• _PROVIDED RECORDS_
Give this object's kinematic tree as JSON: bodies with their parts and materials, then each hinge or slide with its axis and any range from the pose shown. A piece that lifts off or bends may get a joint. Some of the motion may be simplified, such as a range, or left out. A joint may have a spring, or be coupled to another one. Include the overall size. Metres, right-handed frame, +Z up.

...

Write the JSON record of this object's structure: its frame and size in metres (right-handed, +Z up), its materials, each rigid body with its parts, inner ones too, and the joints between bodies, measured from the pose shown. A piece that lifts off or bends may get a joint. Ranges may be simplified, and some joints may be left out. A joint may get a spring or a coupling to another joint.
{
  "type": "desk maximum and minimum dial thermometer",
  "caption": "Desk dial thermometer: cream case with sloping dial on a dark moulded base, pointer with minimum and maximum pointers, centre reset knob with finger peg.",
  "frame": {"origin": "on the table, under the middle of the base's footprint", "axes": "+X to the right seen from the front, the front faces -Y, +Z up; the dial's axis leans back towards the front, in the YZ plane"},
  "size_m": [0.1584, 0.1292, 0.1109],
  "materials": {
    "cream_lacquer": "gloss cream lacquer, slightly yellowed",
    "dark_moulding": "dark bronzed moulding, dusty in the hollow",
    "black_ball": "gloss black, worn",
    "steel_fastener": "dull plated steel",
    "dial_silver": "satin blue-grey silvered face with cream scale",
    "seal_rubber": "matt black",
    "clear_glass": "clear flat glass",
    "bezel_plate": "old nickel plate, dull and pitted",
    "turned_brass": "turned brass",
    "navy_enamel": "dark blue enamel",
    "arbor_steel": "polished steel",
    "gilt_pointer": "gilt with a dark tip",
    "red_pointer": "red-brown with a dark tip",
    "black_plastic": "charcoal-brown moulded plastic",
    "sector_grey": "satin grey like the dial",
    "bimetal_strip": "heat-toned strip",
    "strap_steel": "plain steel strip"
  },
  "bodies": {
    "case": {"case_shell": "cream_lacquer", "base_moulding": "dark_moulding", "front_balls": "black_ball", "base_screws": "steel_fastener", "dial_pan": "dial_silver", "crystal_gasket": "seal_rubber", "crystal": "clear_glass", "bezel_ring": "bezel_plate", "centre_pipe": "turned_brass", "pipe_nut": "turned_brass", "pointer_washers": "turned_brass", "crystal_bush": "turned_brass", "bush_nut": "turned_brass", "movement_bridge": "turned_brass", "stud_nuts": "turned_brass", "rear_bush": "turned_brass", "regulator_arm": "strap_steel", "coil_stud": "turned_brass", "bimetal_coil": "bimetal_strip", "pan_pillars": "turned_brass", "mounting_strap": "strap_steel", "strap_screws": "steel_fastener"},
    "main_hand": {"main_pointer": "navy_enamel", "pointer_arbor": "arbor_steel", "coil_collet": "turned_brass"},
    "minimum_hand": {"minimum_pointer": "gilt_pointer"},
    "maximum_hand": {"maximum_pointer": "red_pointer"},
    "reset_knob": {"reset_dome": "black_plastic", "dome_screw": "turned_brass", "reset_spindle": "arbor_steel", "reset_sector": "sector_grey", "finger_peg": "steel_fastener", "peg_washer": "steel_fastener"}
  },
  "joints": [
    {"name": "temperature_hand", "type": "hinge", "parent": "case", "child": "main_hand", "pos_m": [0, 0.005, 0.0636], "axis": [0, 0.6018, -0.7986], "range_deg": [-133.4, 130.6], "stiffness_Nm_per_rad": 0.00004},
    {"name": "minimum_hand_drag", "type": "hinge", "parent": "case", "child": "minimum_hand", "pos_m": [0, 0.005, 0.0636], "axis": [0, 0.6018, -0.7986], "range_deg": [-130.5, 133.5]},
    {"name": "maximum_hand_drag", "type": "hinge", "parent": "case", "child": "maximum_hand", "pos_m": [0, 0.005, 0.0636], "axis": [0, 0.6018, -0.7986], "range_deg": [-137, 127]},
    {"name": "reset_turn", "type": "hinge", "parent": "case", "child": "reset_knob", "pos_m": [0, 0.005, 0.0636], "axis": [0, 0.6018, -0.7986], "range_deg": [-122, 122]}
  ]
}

...

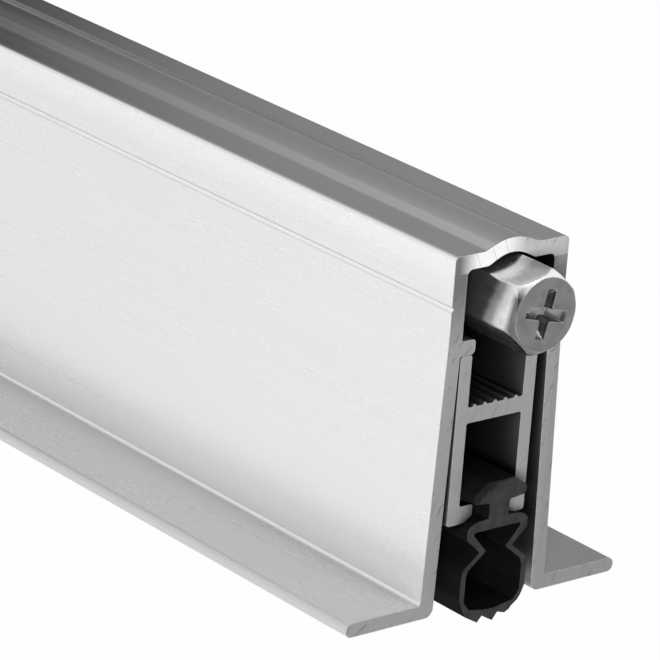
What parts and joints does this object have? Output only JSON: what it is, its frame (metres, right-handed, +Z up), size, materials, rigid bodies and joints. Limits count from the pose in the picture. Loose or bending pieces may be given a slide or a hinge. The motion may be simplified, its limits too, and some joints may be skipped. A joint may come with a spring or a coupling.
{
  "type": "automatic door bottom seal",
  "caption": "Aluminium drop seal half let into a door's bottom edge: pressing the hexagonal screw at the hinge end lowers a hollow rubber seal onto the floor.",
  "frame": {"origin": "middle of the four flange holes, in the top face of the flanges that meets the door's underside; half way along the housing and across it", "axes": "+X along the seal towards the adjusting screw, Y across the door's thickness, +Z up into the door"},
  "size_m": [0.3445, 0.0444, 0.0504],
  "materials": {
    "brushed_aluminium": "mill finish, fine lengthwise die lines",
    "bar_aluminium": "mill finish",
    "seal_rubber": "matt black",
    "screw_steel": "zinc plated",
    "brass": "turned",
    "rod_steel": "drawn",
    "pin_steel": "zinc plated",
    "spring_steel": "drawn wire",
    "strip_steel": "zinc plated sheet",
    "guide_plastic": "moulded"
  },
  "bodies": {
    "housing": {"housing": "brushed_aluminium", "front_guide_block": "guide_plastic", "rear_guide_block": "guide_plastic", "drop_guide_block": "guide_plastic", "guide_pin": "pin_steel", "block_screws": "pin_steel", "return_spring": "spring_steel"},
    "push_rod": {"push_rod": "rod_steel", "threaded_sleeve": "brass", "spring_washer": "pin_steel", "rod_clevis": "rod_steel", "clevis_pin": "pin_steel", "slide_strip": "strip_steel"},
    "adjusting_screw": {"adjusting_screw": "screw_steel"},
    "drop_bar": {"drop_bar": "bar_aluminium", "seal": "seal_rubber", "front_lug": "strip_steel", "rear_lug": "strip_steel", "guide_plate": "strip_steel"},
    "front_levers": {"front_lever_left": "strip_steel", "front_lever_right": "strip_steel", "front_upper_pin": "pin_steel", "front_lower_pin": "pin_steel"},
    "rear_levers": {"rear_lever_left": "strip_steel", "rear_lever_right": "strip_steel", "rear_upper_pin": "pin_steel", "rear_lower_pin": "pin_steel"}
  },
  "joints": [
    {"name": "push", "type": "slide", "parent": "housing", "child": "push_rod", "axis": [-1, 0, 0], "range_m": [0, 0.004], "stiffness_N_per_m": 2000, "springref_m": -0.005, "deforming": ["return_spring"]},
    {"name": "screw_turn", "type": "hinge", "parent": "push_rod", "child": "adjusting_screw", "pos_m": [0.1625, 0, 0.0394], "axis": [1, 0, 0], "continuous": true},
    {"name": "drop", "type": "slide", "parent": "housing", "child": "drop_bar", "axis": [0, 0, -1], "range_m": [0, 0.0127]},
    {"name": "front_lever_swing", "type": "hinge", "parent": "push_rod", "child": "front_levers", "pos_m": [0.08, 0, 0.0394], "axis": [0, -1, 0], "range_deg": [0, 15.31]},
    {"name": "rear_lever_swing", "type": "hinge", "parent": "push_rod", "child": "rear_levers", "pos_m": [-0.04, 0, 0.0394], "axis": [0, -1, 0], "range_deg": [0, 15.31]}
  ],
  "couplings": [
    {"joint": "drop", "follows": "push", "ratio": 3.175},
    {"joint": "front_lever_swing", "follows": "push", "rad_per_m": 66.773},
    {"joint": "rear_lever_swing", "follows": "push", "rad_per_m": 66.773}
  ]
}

• _PROBLEM DESCRIPTION_
Go through the material above and count the lines that contain "materials"; answer with the number alone.

• _RESPONSE BELOW_
5